Gürsel Ağabey'e benim üzerimden vurulmasına gerçekten çok üzüldüm. Bir kere bu adam CHP’ye gerçekten büyük hizmetlerde bulunmuş biri. Çok değerli bir insan. Ben çok üzüldüm. Olabilir böyle şeyler, bu demokrasi. Aslında bu parti içerisinde, CHP içerisinde ne kadar güzel bir demokrasi olduğunu da gösteriyor. Bakın ben şarkıcılıktan gelmiş bir insan olarak bir bakıyorum CHP’de çok önemli sayıda bir oy alabiliyorum. Hem sayın Bekaroğlu, hem Gürsel Tekin ağabeyimiz, bizim büyüklerimiz, ağabeylerimiz. Onlar bu partiye çok büyük emekler vermiş. Şimdi kalkıp da "Biz oy aldık" falan diye övünmenin hiç gereği yok, çok yanlış bir şey. Bu CHP’de ne büyük bir demokrasi olduğunu gösteriyor, hangi partide bunu yapabilirsiniz? Ben sadece demokrasi açısından bakıyorum.
Siz gittiniz CHP’ye üye oldunuz ve aday oldunuz değil mi, o kadar?
İki buçuk üç ay önce, 1 Kasım haftası geçtiğinde dedim "Artık bunu daha faal sürdüreceğim yer CHP’dir. CHP’den daha mantıklı bir seçim göremiyorum kendim için." Gittim, üye oldum iki buçuk ay önce. Benim aklımda yoktu Parti Meclisi üyeliği, birkaç milletvekili dostum aradı. "Senin sevenin çok, çok da güzel muhalefet yapıyorsun, çok da akıllıca muhalefet yapıyorsun. Neden olmasın gel, gir" dediler. İki gün kala seçime... Hiçbir şey bilmiyorum, nedir, ne değildir! Gerçekten bilmiyordum. Parti Meclisi’ni tabii ki biliyorum ama ne iş yapar, ne yaparız, nasıl seçiliriz, hiçbirini bilmiyorum. İki gün kala gittim Ankara’ya, ne broşürüm var, ne ekibim. Tek başınayım. Mesajlar atıldı, gittim insanlarla konuştum. Herkes şunu söylüyordu: "Biz senin bu kadar akıllı, zeki, bu kadar donanımlı bir insan olduğunu bilmiyorduk. Ama çok mutluyuz, özellikle cesaretin için. Böyle güçlü bir iktidara karşı boynunu bükmedin. Ki senin etin budun ne yani..." Sonuçta ben dünyaları kazanan bir adam değilim. Belki bu da bana güç verdi. Kaybedecek çok şeyim yoktu.
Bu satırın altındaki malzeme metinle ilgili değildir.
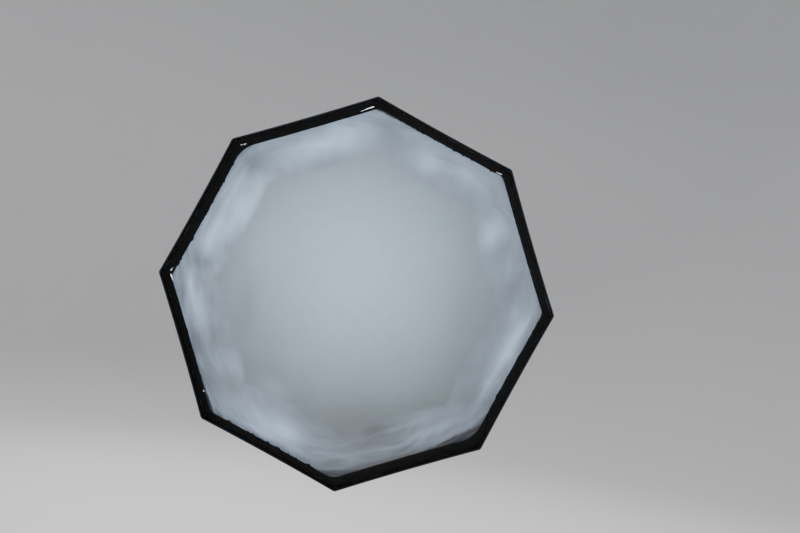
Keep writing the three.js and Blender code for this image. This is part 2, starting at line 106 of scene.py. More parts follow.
def make_camera():
    """In front of the softbox, square to it and rolled."""
    data = bpy.data.cameras.new("camera")
    data.lens = LENS
    data.sensor_width = SENSOR
    camera = bpy.data.objects.new("camera", data)
    bpy.context.scene.collection.objects.link(camera)
    right = Vector((math.cos(CAMERA_ROLL), 0, math.sin(CAMERA_ROLL)))
    up = Vector((-math.sin(CAMERA_ROLL), 0, math.cos(CAMERA_ROLL)))
    back = Vector((0, -1, 0))
    place = Vector((0, LIP_FRONT, AXIS_Z)) + right * CAMERA_RIGHT + up * CAMERA_UP
    place += back * CAMERA_AWAY
    camera.matrix_world = Matrix.Translation(place) @ Matrix((right, up, back)).transposed().to_4x4()
    bpy.context.scene.camera = camera


# ---------------------------------------------------------------- shader maths


class Field:
    """A socket of a finish's nodes. Python's operators on it add Math nodes."""

    def __init__(self, finish, socket):
        self.finish = finish
        self.socket = socket

    def maths(self, operation, *terms):
        return self.finish.node("Math", {"operation": operation}, dict(enumerate(terms)))

    def __add__(self, other):
        return self.maths("ADD", self, other)

    def __radd__(self, other):
        return self.maths("ADD", other, self)

    def __sub__(self, other):
        return self.maths("SUBTRACT", self, other)

    def __rsub__(self, other):
        return self.maths("SUBTRACT", other, self)

    def __mul__(self, other):
        return self.maths("MULTIPLY", self, other)

    def __rmul__(self, other):
        return self.maths("MULTIPLY", other, self)

    def __truediv__(self, other):
        return self.maths("DIVIDE", self, other)

    def __rtruediv__(self, other):
        return self.maths("DIVIDE", other, self)

    def __abs__(self):
        return self.maths("ABSOLUTE", self)

    def __lt__(self, other):
        return self.maths("LESS_THAN", self, other)

    def at_least(self, low):
        return self.maths("MAXIMUM", self, low)

    def sine(self):
        return self.maths("SINE", self)

    def fraction(self):
        return self.maths("FRACT", self)

    def rise(self, low, high):
        """0 below low, 1 above high, smooth between."""
        return self.finish.node(
            "MapRange",
            {"interpolation_type": "SMOOTHSTEP"},
            {"Value": self, "From Min": low, "From Max": high},
        )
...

Belki de göbekten bağlı olsaydım iktidara, ekmeğimi bir yerlerden alıyor olsaydım… En büyük güç aslında kaybedecek bir şeyiniz olmadığı zaman... O zaman sözünüz daha çok güçleniyor. Daha kendinizden emin oluyorsunuz. Çünkü bu iktidar herkesi kendine göbekten bağlamış.
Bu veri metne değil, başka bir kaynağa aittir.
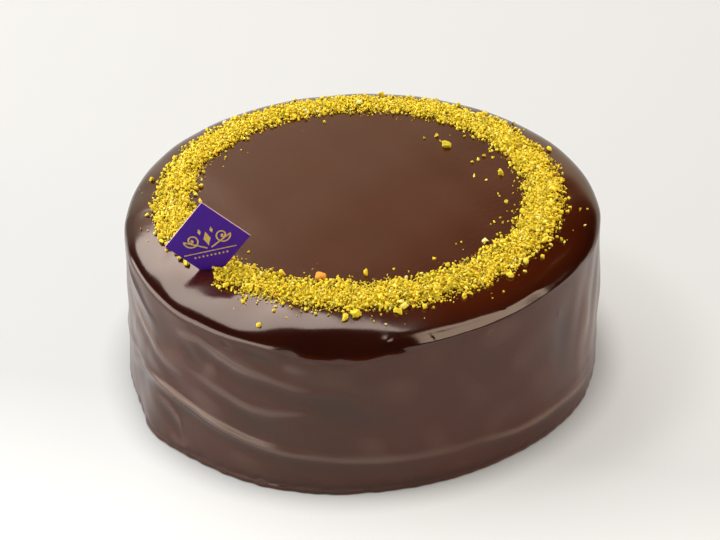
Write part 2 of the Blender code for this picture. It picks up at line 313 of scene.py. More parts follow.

Sen Parti Meclisi yedektesin?
Evet yedekteyim, 14 oyla kaçırdım. İki gün çalıştım, üç gün çalışsam ağları deliyoruz. Ben de şaşırdım, bu kadar teveccüh beklemiyordum. Sosyal medyanın çok büyük gücünü burada bir kere daha gördüm. Sosyal medya deyip geçiyorlar ya, işte nedir çok büyük etkisi yok falan… Hayır öyle değil, her gelen bana bunu söyledi. O kadar akıllıca tweetler atıyorsun ki bizim Meclis’teki insanlardan da duymak istediğimiz şeyler… Birçok milletvekili dostlarımız bazıları büyüklerimiz çok eski milletvekilleri falan takip ediyorlar. Onlardan da bunu duydum. Çok mutlu oldum… Çok zekice tespitlerim olduğunu 140 karakterde çok şey anlatabildiğimi bunun da bir meziyet olduğunu söylediler.